Athens and Epidaurus Festival Online


July 22, 2020

Saturday, July 25th, 2020

Time: 2:00 pm EST

This year for the first time ever the Athens and Epidaurus Festival will be broadcasting live on the internet, free of charge, the play “PERSIANS” by Aeschylus, staged at the ancient theater of Epidaurus.

On the occasion of the 2500th anniversary of the Battle of Salamis The National Theater with the support of the Greek Ministry of Culture and Sports will present to the international public the tragedy Perseus of Aeschylus.

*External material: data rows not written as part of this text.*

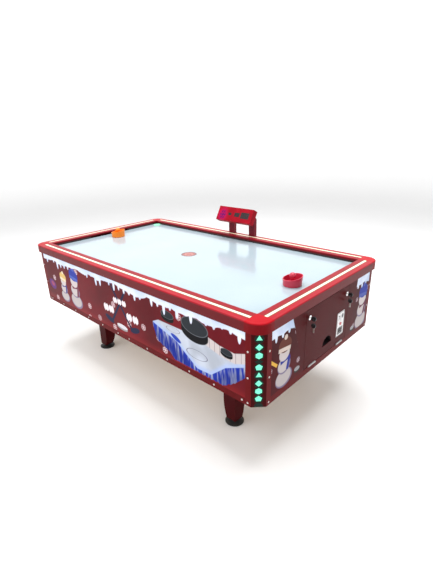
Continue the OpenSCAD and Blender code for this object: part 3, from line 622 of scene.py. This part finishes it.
def winter_print(settings, name, motif):
    """One length of a side sheet: snow above, snow crystals on dark red, and its motif."""
    m = Paint(name)
    side = m.y.math("SIGN")
    across = m.x * side * -1.0
    depth = SKIRT_Z - m.z
    where = m.join(across, depth)
    snow, edge = settings.snow[:], settings.soft
    mottled = m.noise(3.0, 6.0).rise(0.3, 0.75)
    tone = m.mix(mottled, shade(settings.ground, 0.72), shade(settings.ground, 1.28))
    low = depth.rise(0.30, 0.36)
    tone = m.mix(low * 0.35, tone, (0.33, 0.02, 0.02))
    tone = m.mix(crystals(m, where, 0.155, 3.1), tone, (0.80, 0.62, 0.66))
    tone = motif(m, tone, where, across, depth, settings)
    # Snow along the top
    line = drips(m, across, 7.3)
    cap = (line - depth).rise(-edge, edge)
    cool = m.noise(7.0, 3.0, where).rise(0.35, 0.65)
    white = m.mix(cool * 0.7, snow, (0.50, 0.60, 0.84))
    white = m.mix((line - depth).fall(0.0, 0.008) * 0.5, white, (0.62, 0.45, 0.58))
    tone = m.mix(cap, tone, white)
    return m.finish(color=tone, rough=m.noise(12.0, 5.0) * 0.14 + 0.24,
                    specular=0.05, normal=m.bump(m.noise(150.0, 1.0), 0.008))


def end_print(paint, settings):
    """End panels: door enamel with a winter decal at each side, cut on a slant."""
    m = Paint("end_paint")
    across = m.y * m.x.math("SIGN")
    depth = SKIRT_Z - m.z
    where = m.join(across, depth)
    cloud = m.noise(3.5, 4.0).rise(0.35, 0.75)
    tone = m.mix(cloud, shade(paint.door, 0.90), shade(paint.door, 1.10))
    on_face = depth.rise(0.009, 0.0095) * abs(m.x).rise(FACE_X - 0.001, FACE_X - 0.0003)
    left = (-0.341 + (depth - 0.010) * 0.355 - across).rise(-0.001, 0.001)
    right = (across - 0.344 + (depth - 0.010) * 0.135).rise(-0.001, 0.001)
    decal = left.most(right) * on_face
    ground = m.mix(m.noise(4.0, 6.0).rise(0.3, 0.75), shade(settings.ground, 0.42),
                   shade(settings.ground, 0.75))
    ground = m.mix(crystals(m, where, 0.11, 9.7), ground, (0.55, 0.42, 0.48))
    art = hat_and_snowballs(m, ground, where, (-0.402, 0.135), 0.080,
                            ((0.12, 0.03, 0.02), (0.62, 0.52, 0.46), (0.025, 0.035, 0.26)))
    art = hat_and_snowballs(m, art, where, (0.440, 0.130), 0.088,
                            ((0.02, 0.035, 0.30), (0.06, 0.09, 0.36), (0.12, 0.02, 0.05)))
    art = m.mix(m.block(where, (-0.492, 0.180), (0.008, 0.040), -50.0, 0.1), art,
                (0.70, 0.40, 0.06))
    for centre in ((-0.285, 0.305), (0.330, 0.320)):
        art = puck_drawing(m, art, where, centre, (0.024, 0.012), (0.30, 0.30, 0.32),
                           (0.03, 0.03, 0.03), (0.5, 0.5, 0.5))
    line = drips(m, across, 2.6) + 0.018
    white = m.mix(m.noise(7.0, 3.0, where).rise(0.35, 0.65), settings.snow[:],
                  (0.50, 0.60, 0.80))
    art = m.mix((line - depth).rise(-settings.soft, settings.soft), art, white)
    tone = m.mix(decal, tone, art)
    scuff = m.noise(26.0, 6.0, rough=0.7).rise(0.62, 0.80)
    return m.finish(color=m.mix(scuff * 0.03, tone, (0.30, 0.16, 0.15)),
                    rough=scuff * 0.10 + m.noise(160.0, 2.0) * 0.06 + 0.34,
                    specular=0.05, normal=m.bump(m.noise(150.0, 1.0), 0.010))


def column_enamel(tint):
    """Corner columns: plain enamel flanges, the slanting face painted darker as painted shade, and
    painted mint lamp light round the lamp windows.
    """
    m = Paint("column_paint")
    ax, ay = abs(m.x), abs(m.y)
    # Zero on the slanting face, negative towards the middle of the table
    slant = (ax - FACE_X) + (ay + FACE_Y) + CHAMFER
    on_slant = slant.rise(-0.0010, -0.0004)
    along = (ax - FACE_X - ay - FACE_Y) * math.sqrt(0.5)
    drop = SKIRT_Z - 0.030 - m.z
    shifted = drop - drop.rise(0.1099, 0.1101) * 0.018
    near = shifted.math("PINGPONG", 0.021)
    odd = (shifted / 0.042 + 0.5).math("FLOOR") * 0.042
    gap = abs(shifted - odd)
    reach = (gap * gap + along * along).math("SQRT")
    # Painted light: a dim mint ring round each lamp window stands in for the lamps' light on the
    # panel.
    rim = reach.fall(0.0205, 0.0225) * on_slant * near.fall(0.03, 0.04)
    base = m.mix(m.noise(4.0, 4.0).rise(0.35, 0.75), shade(tint, 0.9), shade(tint, 1.1))
    # Painted shade: the slanting face is painted darker than the flanges.
    tone = m.mix(on_slant, base, shade(tint, 0.38))
    tone = m.mix(rim * 0.85, tone, (0.006, 0.030, 0.024))
    return m.finish(color=tone, rough=m.noise(120.0, 2.0) * 0.08 + 0.32,
                    specular=0.06, normal=m.bump(m.noise(150.0, 1.0), 0.010))


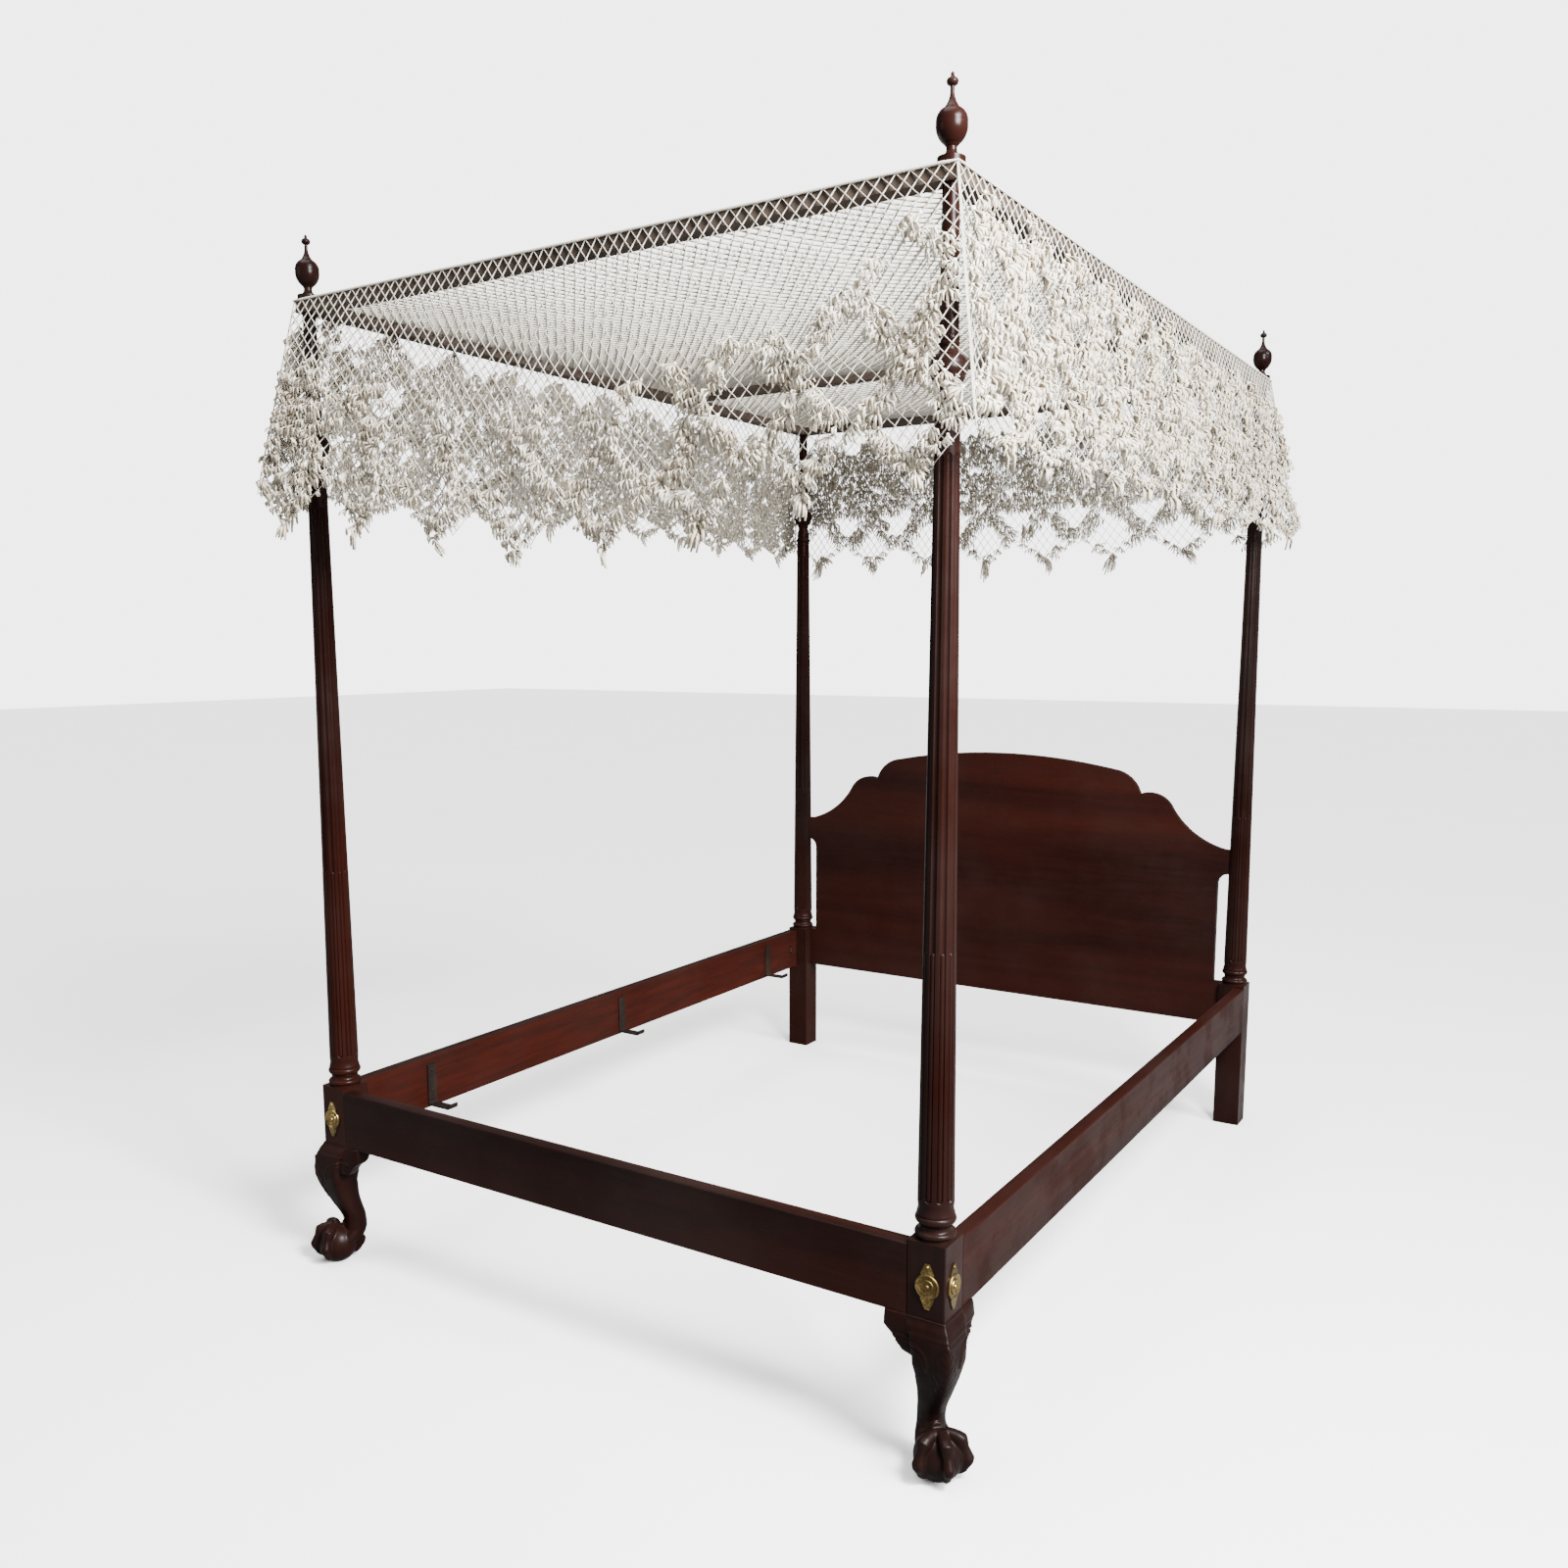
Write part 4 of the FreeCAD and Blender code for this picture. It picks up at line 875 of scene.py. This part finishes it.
    def _merged(self, blank: BMesh) -> BMesh:
        """Wrap the overlapping blank in one smooth skin.

        Args:
            blank: the blank; it is freed.

        Returns:
            The skin.
        """
        mesh = mesh_of("blank", blank)
        holder = linked("blank", mesh)
        remesh = holder.modifiers.new("skin", "REMESH")
        remesh.mode = "VOXEL"
        remesh.voxel_size = self.skin
        rounding = holder.modifiers.new("rounding", "SMOOTH")
        rounding.factor, rounding.iterations = 0.5, self.smoothing
        bpy.context.view_layer.update()
        skin = bpy.data.meshes.new_from_object(
            holder.evaluated_get(bpy.context.evaluated_depsgraph_get()))
        bm = bmesh.new()
        bm.from_mesh(skin)
        bpy.data.objects.remove(holder)
        bpy.data.meshes.remove(mesh)
        bpy.data.meshes.remove(skin)
        return bm

    def _arris(self, height: float) -> float:
        """Find the leg's front arris.

        Args:
            height: height above the floor.

        Returns:
            The arris's distance from the post's axis, along one row axis.
        """
        share = height / BED.block_bottom
        rows = sorted(self.sections)
        for (low, a, b, _), (high, c, d, _) in zip(rows, rows[1:]):
            if low <= share <= high:
                place = (share - low) / (high - low)
                shift, half = a + (c - a) * place, b + (d - b) * place
                return BED.block * (shift / math.sqrt(2) + half)
        return BED.block / 2

    def relief(self, point: Vector) -> float:
        """Height of the carving at a point of the skin, in metres; hollows are negative.

        Args:
            point: a point in the right leg's own axes.

        Returns:
            How far the surface moves along its normal.
        """
        face = min(point.x, -point.y)
        height = point.z
        edge = self._arris(height) - face
        front = step(max(point.x, -point.y), BED.block / 2 + self.front[0],
                     BED.block / 2 + self.front[1])
        knob = -(edge ** 2 + (height - self.knob_height) ** 2) / self.knob.width ** 2
        carved = self.arris.at(edge) * step(height, 0.085, 0.12)
        carved += self.band * step(height, self.band_low - 0.003, self.band_low + 0.002) * front
        carved += self.bead.at(height - self.band_low - self.bead_lift) * front
        carved += self.knob.height * math.exp(knob)
        return carved + (self.leaf.at(edge, height) + self.scroll.at(face, height)) * front

    def build(self) -> None:
        """Build the leg, carve it and hang it on its post."""
        bm = self._merged(self._blank())
        bm.normal_update()
        # Painted shade: each vertex sunk by the carving gets a darkening value in the mesh's attribute, kept to
        # the carved knee, standing in for the shade in the hollows.
        painted_shade = bm.verts.layers.float.new("painted_shade")
        moves = [(vert, self.relief(vert.co), vert.normal.copy()) for vert in bm.verts]
        for vert, height, normal in moves:
            vert.co += normal * height
            carving = step(vert.co.z, 0.135, 0.16)
            carving *= step(max(vert.co.x, -vert.co.y), 0.036, 0.042)
            vert[painted_shade] = step(self.shaded - height, 0.0, 0.0019) * self.shading * carving
        trimmed(bm, BED.block_bottom, True)
        trimmed(bm, 0.0, False)
        matrix = Matrix.Translation((self._mirror() * BED.half_x, -BED.half_y, 0))
        bmesh.ops.transform(bm, matrix=matrix @ Matrix.Diagonal((self._mirror(), 1, 1, 1)),
                            verts=bm.verts)
        bmesh.ops.recalc_face_normals(bm, faces=bm.faces)
        made = piece("carved_leg_" + self.side, bm, self.finish, "root")
        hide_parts("foot_leg_" + self.side, "knee_block_foot_" + self.side,
                    "knee_block_side_" + self.side)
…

The live streaming of the show will take place with English subtitles and will last about 90 minutes. It will be available at www.livefromepidaurus.gr as well as through the websites of the National Theater, the Athens and Epidaurus Festival and the Ministry of Culture and Sports, and directly from the National Theater’s YouTube channel.

 

 

About the play “The Persians” by Aeschylus

The Persians (472 BC) is the oldest complete drama surviving today and at the same time a historical document about the most important conflict of the second Persian invasion of Greece, the naval battle of Salamis. One of the most decisive battles in the history of mankind is the issue of the tragedy of Aeschylus, who took part in it.

In Susa, the capital of Persia, the elders who have remained in the rear, faithful guardians of the glorious palaces of Xerxes, are worried about their army attempting to campaign against Greece, as no news has arrived about the outcome of the military mission.

The impressively numerous forces that make up the Persian army with the resounding names of its leaders and the god-given power of their king, are not enough to allay the anxiety of the elders, who know that the impenetrable web of Deception deceives people and leads them to doom.

The anxiety culminates when Queen Atossa, Xerxes’ mother, the leader of the campaign, and the wife of the dead Darius, recounts her ominous dream: Xerxes tried to snatch a Greek woman and an Asian woman in his chariot, but the Greek woman broke his bond and king. The arrival of the panting messenger confirms the bad feelings: the whole Persian army was annihilated. The Greeks won.

The detailed account of the defeat of the Persians ends with the extensive description of the naval battle of Salamis, the flight of Xerxes and the bad luck of the rest of the army, which tried to return by land.

The symbol of the glorious past, King Darius, appears from Hades in response to the invocations of the chthonic powers and the lamentations of the Persians. The deceased king’s interpretation of destruction attributes the responsibilities to Xerxes’ arrogance and his insult to nature and the gods. The arrival of the ragged defeated king, in stark contrast to Darius’ previous glorious presence, completes the image of doom. Praise for the achievements of the past turns into lamentations and sorrows for the present, and culminates in suffering in the once glorious Persian palace.